No começo da primeira parte há uma epígrafe de Cortázar: “o tempo nasce nos olhos”, uma referência clara a Emanuel Kant, quando diz em sua crítica sobre a intuição tempo/espaço. Poderíamos perguntar: e quando não se tem olhos, não teríamos o tempo? A resposta pode ser descoberta na epígrafe da terceira parte, desta vez de Marcel Proust: “Ela ainda estava ali, como uma bolha irisada que se mantém”. A permanência, revelada no ato de estar, marca a premência do tempo e, quando falamos de Proust, a recuperação deste tempo por intermédio das palavras, outra maneira de enxergar o mundo e de não deixar que ele seja esquecido.
A discussão sobre artes plásticas também está presente no livro. Assim como tem acontecido a muitos autores, Tércia Montenegro envereda pela discussão sobre o que é arte, sobretudo na contemporaneidade. Através de Bent, um personagem até certo ponto obscuro, a autora nos revela o embate entre o clássico e o contemporâneo, este último muitas vezes esvaído de sentido e vendido ao capital, debate importante, porque nele também está implícita a literatura.
Outros personagens apresentam-se na narrativa, como o pai e a mãe de Pierre, nas oportunidades em que o casal visita a família ou parte para uma aventurosa exposição de obras da autora numa cidade distante da capital. Sobre a família de Pierre ressalta-se o jogo de aparências em que as pessoas estão mergulhadas e do qual não querem se libertar.
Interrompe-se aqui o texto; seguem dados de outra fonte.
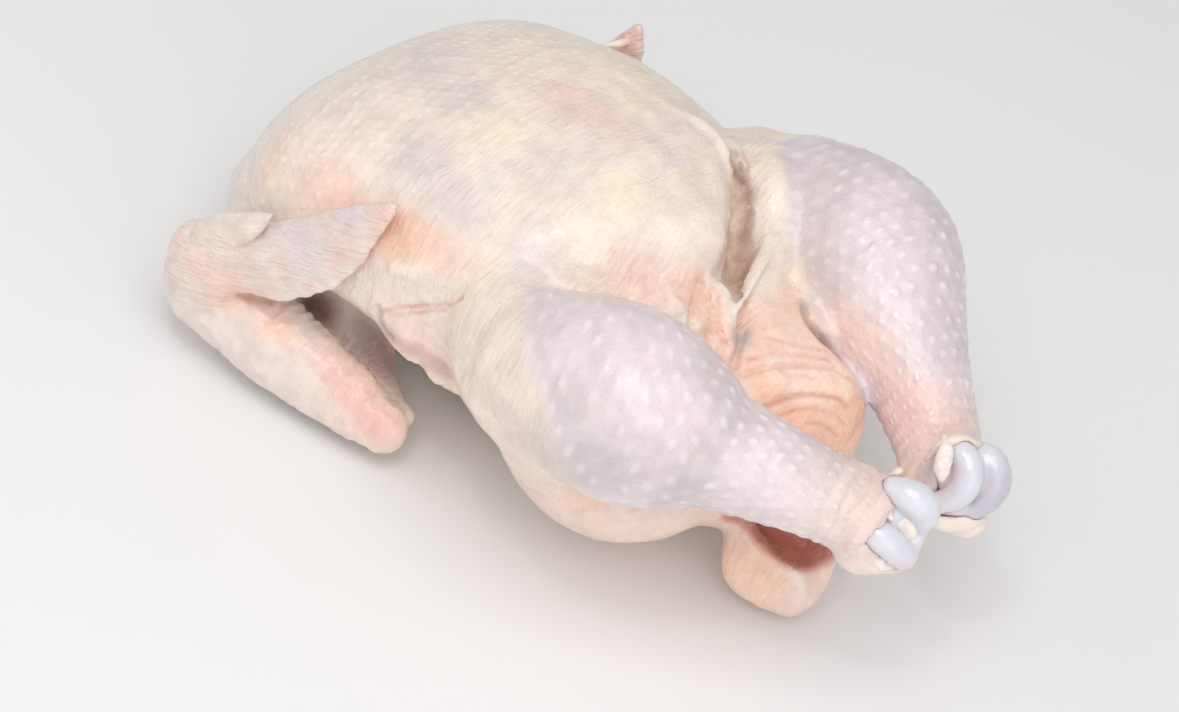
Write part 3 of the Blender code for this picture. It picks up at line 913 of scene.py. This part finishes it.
# Patches of a wing, on the left; mirrored for the right.
WING_PATCHES = (
    ((-22, 60, 20), (14, 9, 9), RAW_PINK, 0.8),
    ((-34, 61, 24), (14, 9, 8), RAW_PINK, 0.7),
    ((-45, 63, 28), (12, 9, 6), RAW_PINK, 0.35),
    ((-60, 68, 32), (16, 12, 8), BLUSH, 0.9),
    ((-56, 68, 30), (8, 8, 5), APRICOT, 0.8),
    ((-72, 72, 36), (12, 12, 10), APRICOT, 0.7),
    ((-80, 72, 50), (14, 10, 8), CREAM, 0.8),
    ((-50, 64, 16), (20, 10, 7), PEARL, 0.8),
    ((-60, 68, 66), (18, 8, 12), LAVENDER, 0.8),
    ((-37, 60, 87), (7, 6, 5), ROSE, 0.7),
    ((-46, 62, 80), (8, 6, 6), LAVENDER, 0.9),
    ((-56, 56, 83), (9, 8, 9), ROSE, 0.9),
)
# Painted shade: grey patches on the right drumstick: centre, reach.
DRUMSTICK_SHADE_PATCHES = (((56, -78, 80), (30, 10, 16)), ((76, -62, 78), (20, 10, 11)),
                 ((66, -73, 86), (18, 8, 6)))
# Orange patches of the belly: centre, reach, strength.
BELLY_PATCHES = (
    ((64, -10, 74), (8, 6, 5), 0.8),
    ((71, -6, 70), (8, 7, 5), 0.7),
    ((56, -10, 78.5), (6, 5, 4), 0.5),
)
# Patches behind the right forearm: painted shade on the upper arm, a painted shadow in the armpit, and
# darker pink on the strip of skin below.
ARMPIT_PATCHES = (
    ((-40, -46, 24), (26, 13, 16), UPPER_ARM_SHADE, 0.95),
    ((-59, -50, 27), (11, 11, 11), ARMPIT_SHADOW, 0.95),
    ((-23, -63, 55), (8, 6, 4.5), DUSKY_PINK, 0.7),
    ((-16, -61, 54), (9, 6, 4.5), DUSKY_PINK, 0.7),
    ((-8, -58, 52), (9, 6, 4.5), DUSKY_PINK, 0.7),
)
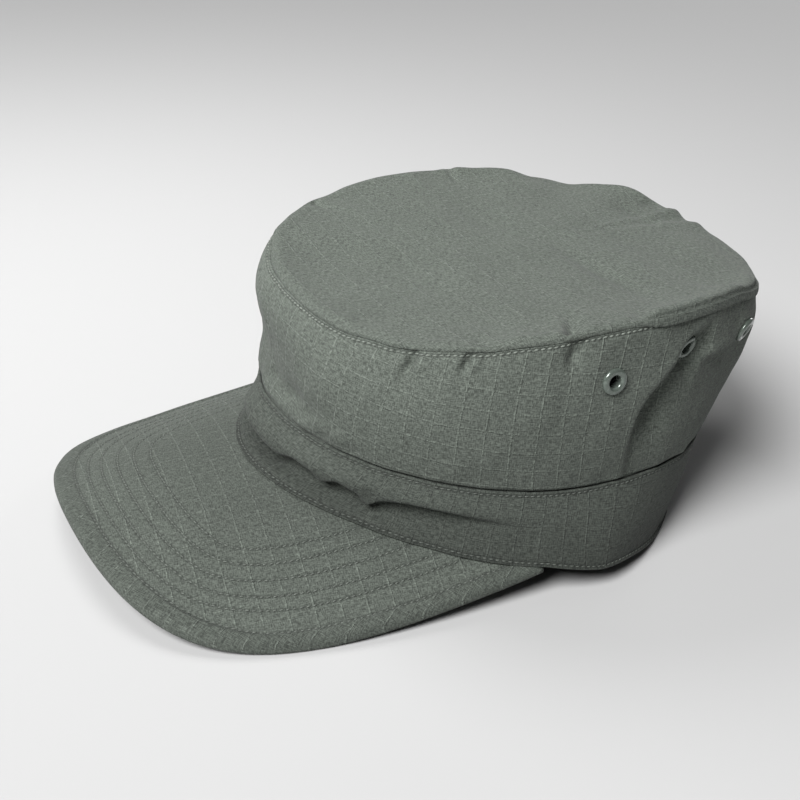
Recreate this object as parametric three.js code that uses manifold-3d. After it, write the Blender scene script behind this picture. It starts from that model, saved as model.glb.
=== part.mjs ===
// A soft field cap of ripstop cloth, unworn and resting on a flat surface.
// Millimetres, +Z up, +X to the wearer's left, the peak towards -Y. The surface that it rests on is z = 0.
// Angles run round the head from the wearer's left (0) to the back (90); the front is -90.

import * as THREE from 'three';
import { mergeVertices } from 'three/addons/utils/BufferGeometryUtils.js';
import Module from 'manifold-3d';

// Thicknesses and gaps
const CLOTH = 1.5;
const BAND_TOP_CLOTH = 1.4;
const BAND_HEM_CLOTH = 2.6;
const PEAK_THICKNESS = 2.8;
const SEAM_GAP = 0.3;
const PEAK_GAP = 0.45;
const TUCK = 0.12;
const WALL_STEP = 0.5;
const TOP_OVERHANG = 0.4;

// Level rows of the cap. front and back are reaches from the row's centre, square is the oval's squareness
// (2 is an ellipse), taper narrows the front, and the three heights are at the front, the sides and the back.
const ROWS = {
  rim: {
    halfWidth: 96.9, front: 101.9, back: 89.7, centre: 0, frontSquare: 2.07, backSquare: 1.6, taper: 0.246,
    frontHeight: 0, sideHeight: 0, backHeight: 0,
  },
  bandTop: {
    halfWidth: 87.1, front: 96.1, back: 90.1, centre: 5.3, frontSquare: 2.12, backSquare: 2.05, taper: 0,
    frontHeight: 49, sideHeight: 39.1, backHeight: 30.7,
  },
  wallMid: {
    halfWidth: 89.1, front: 94.4, back: 105.3, centre: 4.9, frontSquare: 2.24, backSquare: 2.11, taper: 0,
    frontHeight: 70.5, sideHeight: 70.5, backHeight: 61,
  },
  crownSeam: {
    halfWidth: 86.3, front: 91.7, back: 102.4, centre: 10, frontSquare: 2.37, backSquare: 2.18, taper: 0,
    frontHeight: 92, sideHeight: 102, backHeight: 91.1,
  },
};
const HEIGHT_CURVE = 1.5;

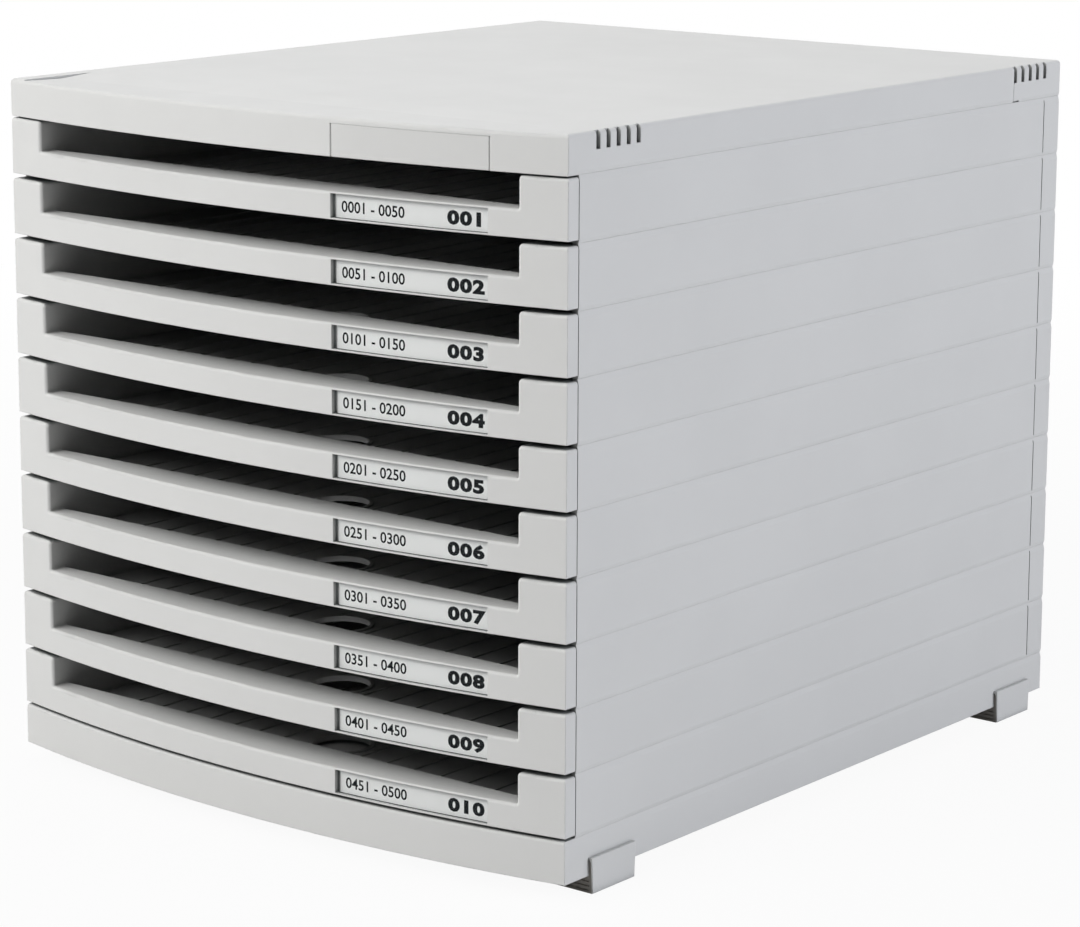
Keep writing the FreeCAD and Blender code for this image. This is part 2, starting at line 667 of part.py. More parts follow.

Em relação à família de Laila, o casal usufrui do dinheiro do pai da moça, já que os recursos de Pierre se esvaem na sua meticulosa dedicação a ela.
O livro é desenvolvido em três partes, com pequenos capítulos, todos eles com títulos, o que indicia o assunto a seguir.
Turismo para cegos é um romance que pode ser visto como um romance urbano contemporâneo e, ao mesmo tempo, um romance introspectivo. Na verdade, por mais que se tente descrever o que olhos veem (ou não veem), o que predomina é o que pode ser descoberto através da negação da imagem. O momento em que a narradora passa a negar a própria visão é revelador, pois enquanto usou os olhos não foi capaz de enxergar plenamente, sua negação demonstra uma tentativa de ir além, mesmo que este além, de início, seja apenas um passo dentro da escuridão. Quem transita neste caminho, porém, não sairá impune.